O UOL identificou aliados do deputado Rodrigo Bacellar (PL), presidente da Alerj e braço direito de Castro. Entre eles, está Aislan de Souza Coelho, tesoureiro de campanha de Castro, que ganhou R$ 70 mil da Uerj.

Mais de 70 cabos eleitorais de 17 candidatos do PT, PV, PCdoB, PSB e PSOL foram contratados em projeto suspeito da Uerj.
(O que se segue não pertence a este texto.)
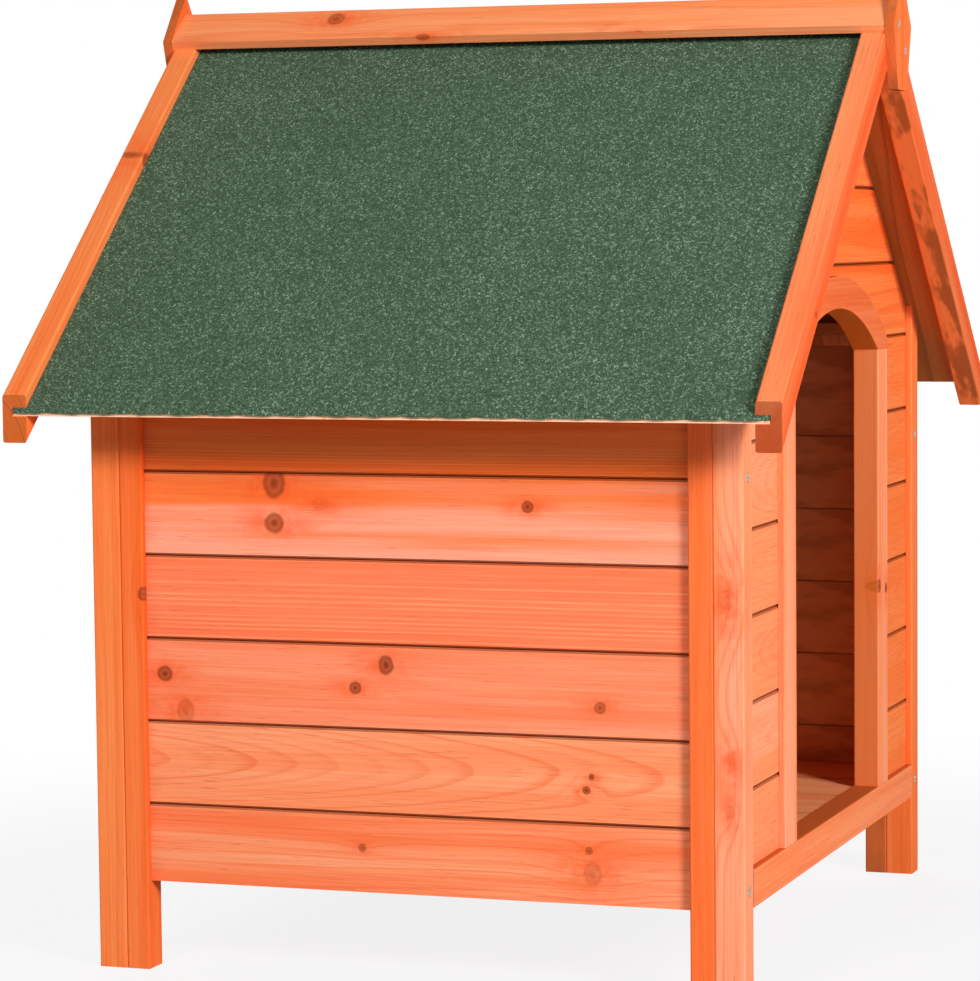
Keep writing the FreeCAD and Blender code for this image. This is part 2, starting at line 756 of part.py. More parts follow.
def plate_screw_places():
    """Each ridge plate has one screw into each rail: the higher one on the left as one faces the plate."""
    offset = size["plate_screw_offset"]
    upper = ridge_height - size["plate_screw_upper_drop"]
    lower = ridge_height - size["plate_screw_lower_drop"]
    places = {}
    for end in (FRONT, REAR):
        places[end, end] = (offset * end, upper)
        places[-end, end] = (offset * -end, lower)
    return places


PLATE_SCREWS = plate_screw_places()


def roof_sheet(side):
    """Plywood sheet of one slope, its front and rear edges in the rails' grooves."""
    body = new_body(f"roof_sheet_{SIDE_NAMES[side]}")
    eave = roof_reach - size["sheet_set_back"]
    outline = slope_band(side, size["rail_ridge_gap"], eave, felt_drop, sheet_drop)
    add_slab(body, "XZ_Plane", outline, -sheet_reach, sheet_reach)


def roof_felt(side):
    """Mineral felt on the sheet of one slope, a little past the plywood at the eave."""
    body = new_body(f"roof_felt_{SIDE_NAMES[side]}")
    eave = roof_reach + size["felt_drip"]
    outline = slope_band(side, size["rail_ridge_gap"], eave, felt_top_drop, felt_drop)
    add_slab(body, "XZ_Plane", outline, -sheet_reach, sheet_reach)


def ridge_cap():
    """Angled moulding along the ridge: two legs on the rails' tops, with a narrow flat at the apex."""
    body = new_body("ridge_cap")
    inner_out = size["cap_leg"] * slope_cos
    inner_up = ridge_height - size["cap_leg"] * slope_sin
    outer_out = inner_out + size["cap_thickness"] * slope_sin
    outer_up = inner_up + size["cap_thickness"] * slope_cos
    flat = size["cap_flat"]
    flat_up = ridge_height + size["cap_thickness"] / slope_cos - flat * slope
    points = [
        (-inner_out, inner_up), (0, ridge_height), (inner_out, inner_up),
        (outer_out, outer_up), (flat, flat_up), (-flat, flat_up), (-outer_out, outer_up),
    ]
    add_slab(body, "XZ_Plane", points, -half_roof, half_roof)


def ridge_plate(end):
    """Pointed plate that ties the two rails at one end of the ridge and closes the cap."""
    body = new_body(f"ridge_plate_{END_NAMES[end]}")
    shoulder = size["plate_half_width"]
    foot = size["plate_foot_half_width"]
    shoulder_up = ridge_height - size["plate_shoulder_drop"]
    foot_up = ridge_height - size["plate_drop"]
    points = [
        (-foot, foot_up), (foot, foot_up), (shoulder, shoulder_up),
        (0, ridge_height + size["plate_rise"]), (-shoulder, shoulder_up),
    ]
    outer = half_roof + size["plate_thickness"]
    low, high = ordered(end, half_roof, outer)
    block = add_slab(body, "XZ_Plane", points, low, high)
    ease_edges(body, block, size["plate_easing"], ALONG_Y)
    head_room = outer - size["screw_head_height"]
    head_radius = size["screw_head_radius"] + size["screw_head_play"]
    for side in (LEFT, RIGHT):
        across, height = PLATE_SCREWS[side, end]
        cut_bore(body, across, height, size["screw_radius"], **level_pair(end, half_roof, head_room))
        cut_bore(body, across, height, head_radius, **level_pair(end, head_room, outer))


# ---------------------------------------------------------------- screws
def screw(name, end, across, height, face, length):
    """A screw driven along Y towards the middle of the house: plain shank, flat head flush with the face."""
    body = new_body(name)
    radius = size["screw_radius"]
    head_radius = size["screw_head_radius"]
    head_foot = face - size["screw_head_height"]
    for around, near, far in ((radius, face - length, head_foot), (head_radius, head_foot, face)):
        low, high = ordered(end, near, far)
        level, reach = span_on("XZ_Plane", low, high)
        sketch = new_sketch(body, "XZ_Plane", level)
        draw_circle(sketch, across, height, around)
        pad = body.newObject("PartDesign::Pad", "Round")
        pad.Profile = sketch
        bind(pad, "Length", reach)
        sketch.Visibility = False
    doc.recompute()
    return body


def leg_screws():
    screws = []
    length = size["leg_screw_length"]
    for end in (FRONT, REAR):
        for side in (LEFT, RIGHT):
            for name, height in zip(("low", "high"), leg_screw_heights):
                label = f"leg_screw_{END_NAMES[end]}_{SIDE_NAMES[side]}_{name}"
                screws.append(screw(label, end, leg_centre * side, height, half_length, length))
    group_node("leg_screws", screws)


def ridge_plate_screws():
    screws = []
    face = half_roof + size["plate_thickness"]
    for (side, end), (across, height) in PLATE_SCREWS.items():
        label = f"plate_screw_{END_NAMES[end]}_{SIDE_NAMES[side]}"
        screws.append(screw(label, end, across, height, face, size["plate_screw_length"]))
    group_node("ridge_plate_screws", screws)


# ---------------------------------------------------------------- the whole house
def build():
    for side in (LEFT, RIGHT):
        side_panel_boards(side)
        side_top_rail(side)
        door_side_boards(side)
        door_batten(side)
        roof_sheet(side)
        roof_felt(side)
        for end in (FRONT, REAR):
            side_leg(side, end)
            end_leg(side, end)
            roof_rail(side, end)
    end_panel_boards()
    door_arch()
    floor_boards()
    floor_bearers()
    ridge_cap()
    for end in (FRONT, REAR):
        sill(end)
        ridge_plate(end)
    leg_screws()
    ridge_plate_screws()
    doc.recompute()


def nodes():
    """Every piece of the house: bodies and groups that aren't part of a group."""
    grouped = set()
    found = []
    for item in doc.Objects:
        if item.TypeId == "Part::Compound":
            grouped.update(piece.Name for piece in item.Links)
    for item in doc.Objects:
        if item.TypeId in ("PartDesign::Body", "Part::Compound") and item.Name not in grouped:
            found.append(item)
    return found


def check_and_write():
    for item in doc.Objects:
        if "Invalid" in item.State or "Error" in item.State:
            raise ValueError(f"{item.Label}: {item.State}")
    pieces = nodes()
    for piece in pieces:
        if piece.Shape.isNull() or not piece.Shape.isValid():
            raise ValueError(f"{piece.Label}: shape is not valid")
    os.makedirs(STEP_FOLDER, exist_ok=True)
    for piece in pieces:
        piece.Shape.exportStep(os.path.join(STEP_FOLDER, f"{piece.Label}.step"))
    print(f"{len(pieces)} nodes, {sum(len(piece.Shape.Solids) for piece in pieces)} solids")


build()
check_and_write()
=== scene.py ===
import logging
import math
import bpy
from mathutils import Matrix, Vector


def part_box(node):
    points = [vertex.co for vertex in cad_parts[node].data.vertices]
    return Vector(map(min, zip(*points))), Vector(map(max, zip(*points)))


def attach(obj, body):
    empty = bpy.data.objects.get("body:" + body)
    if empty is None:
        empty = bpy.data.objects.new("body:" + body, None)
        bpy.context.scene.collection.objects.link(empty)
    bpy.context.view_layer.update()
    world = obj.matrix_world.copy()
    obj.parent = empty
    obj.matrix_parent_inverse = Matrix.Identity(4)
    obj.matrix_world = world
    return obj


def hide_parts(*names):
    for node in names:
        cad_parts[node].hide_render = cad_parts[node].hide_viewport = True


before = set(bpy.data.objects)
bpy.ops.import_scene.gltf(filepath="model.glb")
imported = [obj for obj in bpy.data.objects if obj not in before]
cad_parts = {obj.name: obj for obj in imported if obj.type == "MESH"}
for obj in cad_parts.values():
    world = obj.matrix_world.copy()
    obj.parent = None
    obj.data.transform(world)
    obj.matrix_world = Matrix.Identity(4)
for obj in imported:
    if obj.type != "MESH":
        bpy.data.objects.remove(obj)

import zlib
from dataclasses import dataclass
from enum import Enum

import bpy
import numpy as np
from mathutils import Matrix, Vector

# A flat-pack wooden dog house. The solids of the frame stay where they are and get their finishes
# here; the roofing felt and the screws are remade with the relief that the real ones have.

Socket = bpy.types.NodeSocket
Outputs = bpy.types.bpy_prop_collection
Material = bpy.types.Material
NodeTree = bpy.types.NodeTree
Pair = tuple[float, float]
Triple = tuple[float, float, float]

LOG = logging.getLogger("dog_house")
BODY = "root"
ROOF_PITCH = math.radians(41.3)
SHARP_ANGLE = math.radians(35)
SIDES = {"left": -1, "right": 1}    # the way along x
ENDS = {"front": -1, "rear": 1}     # the way along y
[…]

A maioria fez campanha com o ex-reitor Ricardo Lodi, que concorreu à Câmara pelo PT e hoje é suplente.

O que dizem a Uerj e os citados

O governo Cláudio Castro alega que a legislação vigente já permitia as contratações temporárias na Uerj e que a lei só veio para trazer maior clareza, controle e segurança jurídica.

A Uerj suspendeu os projetos sob suspeita em dezembro após a publicação de reportagens do UOL. A reitoria nega que tenha havido influência política na indicação dos contratados.

Há ao menos quatro sindicâncias em andamento para apurar as denúncias feitas pelo UOL. Em abril, uma comissão interna apresentou relatório em que dizia que, pela falta de critérios objetivos de controle do trabalho, não era possível saber se a Uerj pagou funcionários fantasmas.

A apuração confirmou as irregularidades apontadas nas reportagens.

Ricardo Lodi afirmou que não tem ingerência sobre a contratação de integrantes dos projetos da universidade, que "é feita com critérios claros e pré-estabelecidos pela instituição". Ele disse repudiar "qualquer vinculação das nomeações à atuação [dele] junto à Reitoria da Universidade ou à [sua] campanha para deputado federal".

Romário, Altineu Cortes, Carlos Portinho e Rodrigo Bacellar negam influência na indicação dos aliados.